Even if your underlying interface and your use sites agree on e.g. using lists, and they don’t break terribly if the invariant is violated so you think you can afford not to check — even then I argue it is at least a good code organization measure. You have a type that clearly indicates intent: give me any structure with A’s and I’ll fill it with B’s instead. You have a clear separation of responsibilities: it is processBulk’s job to validate the invariant. You have a flexible building block that can be easily repurposed in case the use sites change how they want to see the data.

I don’t believe I am the first to discover this idea, at least I’ve been informed that @phadej was writing about essentially the same thing.

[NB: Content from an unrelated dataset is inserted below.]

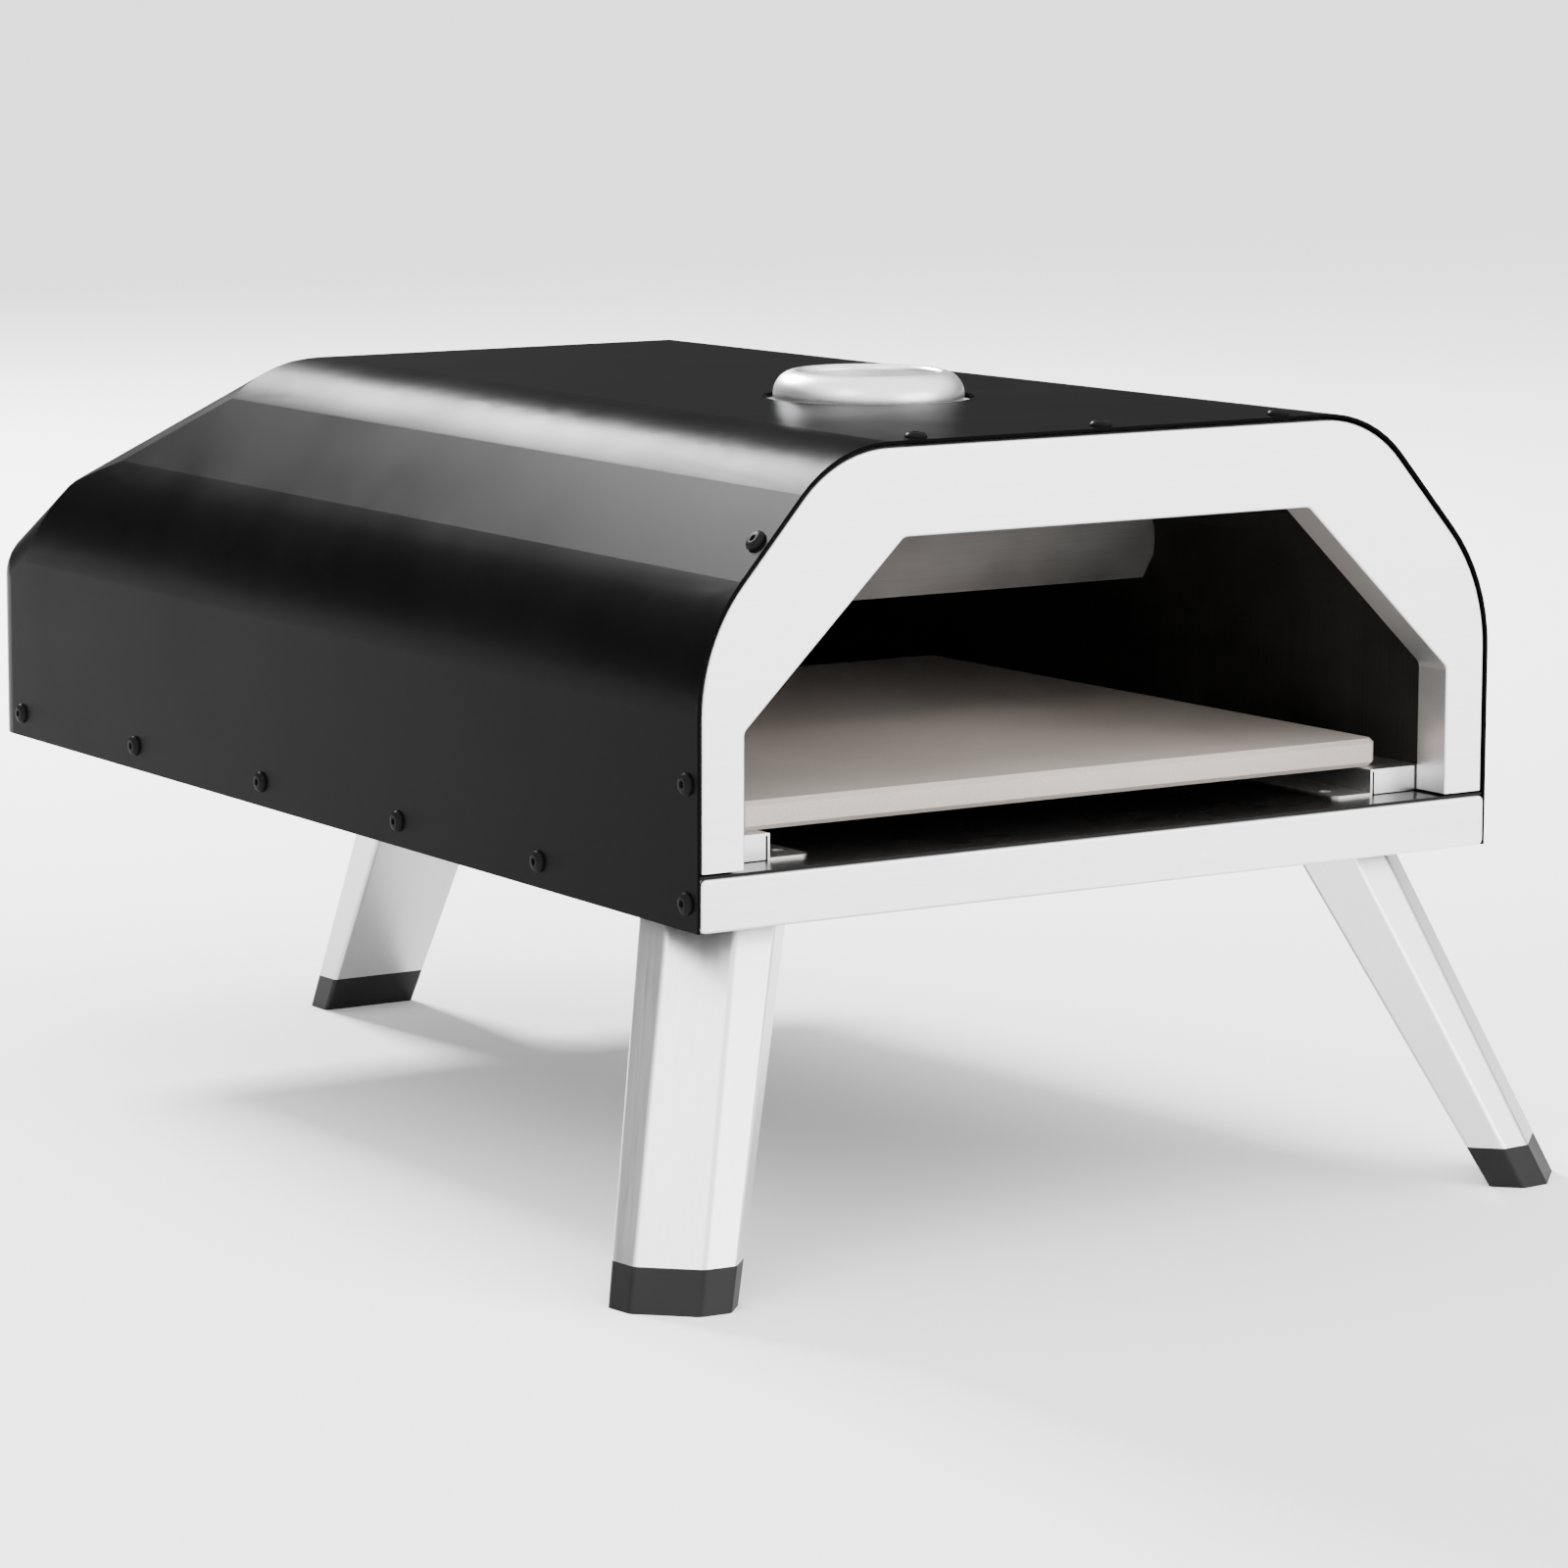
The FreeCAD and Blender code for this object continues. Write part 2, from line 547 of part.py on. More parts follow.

Still, other than that I don’t think I’ve seen another Haskell programmer talk about this technique, and I’ve definitely seen a lot of “bad” versions of processBulk.

Appendix: Lens

It is possible to further generalize by abstracting out the type of traverse:

processBulkOf :: Traversal s t A B -> s -> IO t

processBulk = processBulkOf traverse

In this case the hypothetical property test becomes processBulkOf == (%%~ process). An implementation of processBulkOf is left as an exercise to the reader. Note that the mapAccumL/StateT business is essentially what unsafePartsOf is.

This gets you the last 1% of flexibility over the 99% that Traversable gives you, but I would double check whether it’s really needed.